## TASK DETAILS:
Every line below should be repeated exactly.

## COLLECTED MATERIAL:

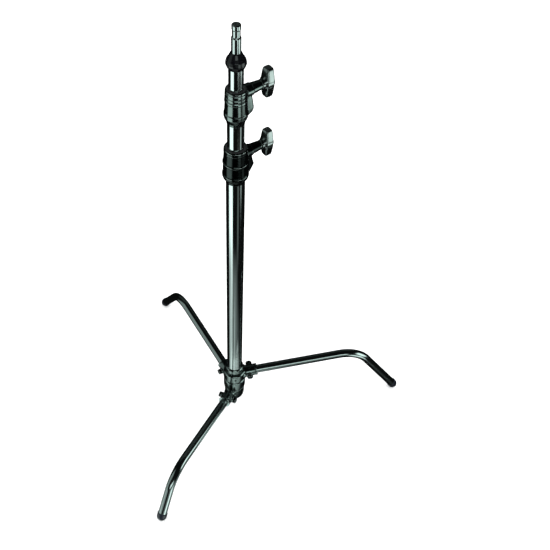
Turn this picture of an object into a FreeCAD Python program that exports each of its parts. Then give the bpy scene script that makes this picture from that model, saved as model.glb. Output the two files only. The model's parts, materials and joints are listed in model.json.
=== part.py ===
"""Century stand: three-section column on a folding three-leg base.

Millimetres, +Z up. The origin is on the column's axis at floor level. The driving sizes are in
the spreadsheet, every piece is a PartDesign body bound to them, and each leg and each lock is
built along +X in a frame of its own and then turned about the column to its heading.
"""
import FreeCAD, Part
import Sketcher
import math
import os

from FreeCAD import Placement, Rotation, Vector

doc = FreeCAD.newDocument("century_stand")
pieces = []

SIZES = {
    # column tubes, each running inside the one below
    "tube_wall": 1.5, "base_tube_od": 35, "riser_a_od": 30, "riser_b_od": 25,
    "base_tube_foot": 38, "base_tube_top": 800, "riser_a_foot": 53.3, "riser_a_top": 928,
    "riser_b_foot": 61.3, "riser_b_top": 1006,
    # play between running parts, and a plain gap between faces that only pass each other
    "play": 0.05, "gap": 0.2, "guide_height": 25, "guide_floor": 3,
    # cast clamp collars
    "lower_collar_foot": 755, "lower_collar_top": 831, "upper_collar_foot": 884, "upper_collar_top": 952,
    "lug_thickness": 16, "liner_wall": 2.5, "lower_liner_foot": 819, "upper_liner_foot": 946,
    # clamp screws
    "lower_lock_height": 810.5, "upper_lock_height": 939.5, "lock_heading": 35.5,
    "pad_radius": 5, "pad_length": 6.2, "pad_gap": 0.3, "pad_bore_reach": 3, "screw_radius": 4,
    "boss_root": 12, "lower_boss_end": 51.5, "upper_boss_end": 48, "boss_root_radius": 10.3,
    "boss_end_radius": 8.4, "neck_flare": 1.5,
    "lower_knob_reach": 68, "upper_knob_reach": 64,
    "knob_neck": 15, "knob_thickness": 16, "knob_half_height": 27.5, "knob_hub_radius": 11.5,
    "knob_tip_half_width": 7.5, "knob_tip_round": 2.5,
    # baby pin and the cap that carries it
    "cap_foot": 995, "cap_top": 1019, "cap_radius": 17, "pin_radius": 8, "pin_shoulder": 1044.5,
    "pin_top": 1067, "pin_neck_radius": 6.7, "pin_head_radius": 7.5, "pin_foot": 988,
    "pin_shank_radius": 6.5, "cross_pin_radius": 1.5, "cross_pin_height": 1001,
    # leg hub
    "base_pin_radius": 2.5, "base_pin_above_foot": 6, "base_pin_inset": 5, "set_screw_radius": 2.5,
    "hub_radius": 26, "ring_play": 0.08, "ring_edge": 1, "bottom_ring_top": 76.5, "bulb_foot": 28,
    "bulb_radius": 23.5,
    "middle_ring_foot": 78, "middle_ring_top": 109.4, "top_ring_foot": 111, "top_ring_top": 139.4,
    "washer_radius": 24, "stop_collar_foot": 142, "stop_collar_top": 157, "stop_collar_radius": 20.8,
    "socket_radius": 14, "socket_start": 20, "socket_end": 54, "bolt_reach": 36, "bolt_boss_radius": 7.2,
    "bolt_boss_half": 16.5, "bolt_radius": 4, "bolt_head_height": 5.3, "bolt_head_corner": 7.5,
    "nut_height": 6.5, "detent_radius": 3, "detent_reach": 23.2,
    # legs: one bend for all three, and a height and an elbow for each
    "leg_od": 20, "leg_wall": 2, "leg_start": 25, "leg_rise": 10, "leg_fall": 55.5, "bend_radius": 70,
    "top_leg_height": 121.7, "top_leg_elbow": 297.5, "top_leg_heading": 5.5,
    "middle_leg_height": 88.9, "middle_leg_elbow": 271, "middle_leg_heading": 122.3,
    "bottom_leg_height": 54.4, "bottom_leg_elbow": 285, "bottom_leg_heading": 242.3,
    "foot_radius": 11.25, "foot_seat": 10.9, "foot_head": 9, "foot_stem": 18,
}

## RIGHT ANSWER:
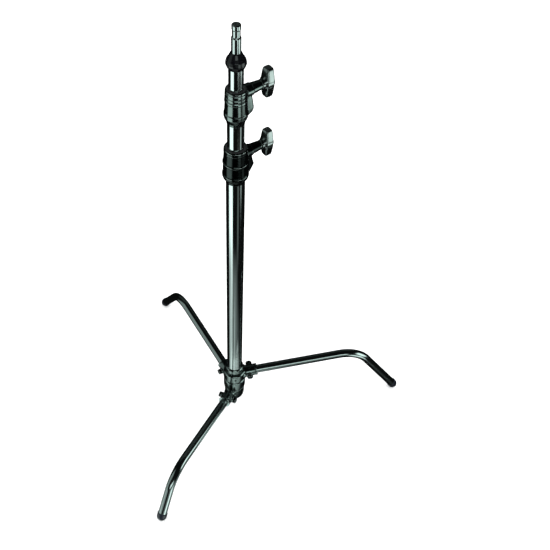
Turn this picture of an object into a FreeCAD Python program that exports each of its parts. Then give the bpy scene script that makes this picture from that model, saved as model.glb. Output the two files only. The model's parts, materials and joints are listed in model.json.
=== part.py ===
"""Century stand: three-section column on a folding three-leg base.

Millimetres, +Z up. The origin is on the column's axis at floor level. The driving sizes are in
the spreadsheet, every piece is a PartDesign body bound to them, and each leg and each lock is
built along +X in a frame of its own and then turned about the column to its heading.
"""
import FreeCAD, Part
import Sketcher
import math
import os

from FreeCAD import Placement, Rotation, Vector

doc = FreeCAD.newDocument("century_stand")
pieces = []

SIZES = {
    # column tubes, each running inside the one below
    "tube_wall": 1.5, "base_tube_od": 35, "riser_a_od": 30, "riser_b_od": 25,
    "base_tube_foot": 38, "base_tube_top": 800, "riser_a_foot": 53.3, "riser_a_top": 928,
    "riser_b_foot": 61.3, "riser_b_top": 1006,
    # play between running parts, and a plain gap between faces that only pass each other
    "play": 0.05, "gap": 0.2, "guide_height": 25, "guide_floor": 3,
    # cast clamp collars
    "lower_collar_foot": 755, "lower_collar_top": 831, "upper_collar_foot": 884, "upper_collar_top": 952,
    "lug_thickness": 16, "liner_wall": 2.5, "lower_liner_foot": 819, "upper_liner_foot": 946,
    # clamp screws
    "lower_lock_height": 810.5, "upper_lock_height": 939.5, "lock_heading": 35.5,
    "pad_radius": 5, "pad_length": 6.2, "pad_gap": 0.3, "pad_bore_reach": 3, "screw_radius": 4,
    "boss_root": 12, "lower_boss_end": 51.5, "upper_boss_end": 48, "boss_root_radius": 10.3,
    "boss_end_radius": 8.4, "neck_flare": 1.5,
    "lower_knob_reach": 68, "upper_knob_reach": 64,
    "knob_neck": 15, "knob_thickness": 16, "knob_half_height": 27.5, "knob_hub_radius": 11.5,
    "knob_tip_half_width": 7.5, "knob_tip_round": 2.5,
    # baby pin and the cap that carries it
    "cap_foot": 995, "cap_top": 1019, "cap_radius": 17, "pin_radius": 8, "pin_shoulder": 1044.5,
    "pin_top": 1067, "pin_neck_radius": 6.7, "pin_head_radius": 7.5, "pin_foot": 988,
    "pin_shank_radius": 6.5, "cross_pin_radius": 1.5, "cross_pin_height": 1001,
    # leg hub
    "base_pin_radius": 2.5, "base_pin_above_foot": 6, "base_pin_inset": 5, "set_screw_radius": 2.5,
    "hub_radius": 26, "ring_play": 0.08, "ring_edge": 1, "bottom_ring_top": 76.5, "bulb_foot": 28,
    "bulb_radius": 23.5,
    "middle_ring_foot": 78, "middle_ring_top": 109.4, "top_ring_foot": 111, "top_ring_top": 139.4,
    "washer_radius": 24, "stop_collar_foot": 142, "stop_collar_top": 157, "stop_collar_radius": 20.8,
    "socket_radius": 14, "socket_start": 20, "socket_end": 54, "bolt_reach": 36, "bolt_boss_radius": 7.2,
    "bolt_boss_half": 16.5, "bolt_radius": 4, "bolt_head_height": 5.3, "bolt_head_corner": 7.5,
    "nut_height": 6.5, "detent_radius": 3, "detent_reach": 23.2,
    # legs: one bend for all three, and a height and an elbow for each
    "leg_od": 20, "leg_wall": 2, "leg_start": 25, "leg_rise": 10, "leg_fall": 55.5, "bend_radius": 70,
    "top_leg_height": 121.7, "top_leg_elbow": 297.5, "top_leg_heading": 5.5,
    "middle_leg_height": 88.9, "middle_leg_elbow": 271, "middle_leg_heading": 122.3,
    "bottom_leg_height": 54.4, "bottom_leg_elbow": 285, "bottom_leg_heading": 242.3,
    "foot_radius": 11.25, "foot_seat": 10.9, "foot_head": 9, "foot_stem": 18,
}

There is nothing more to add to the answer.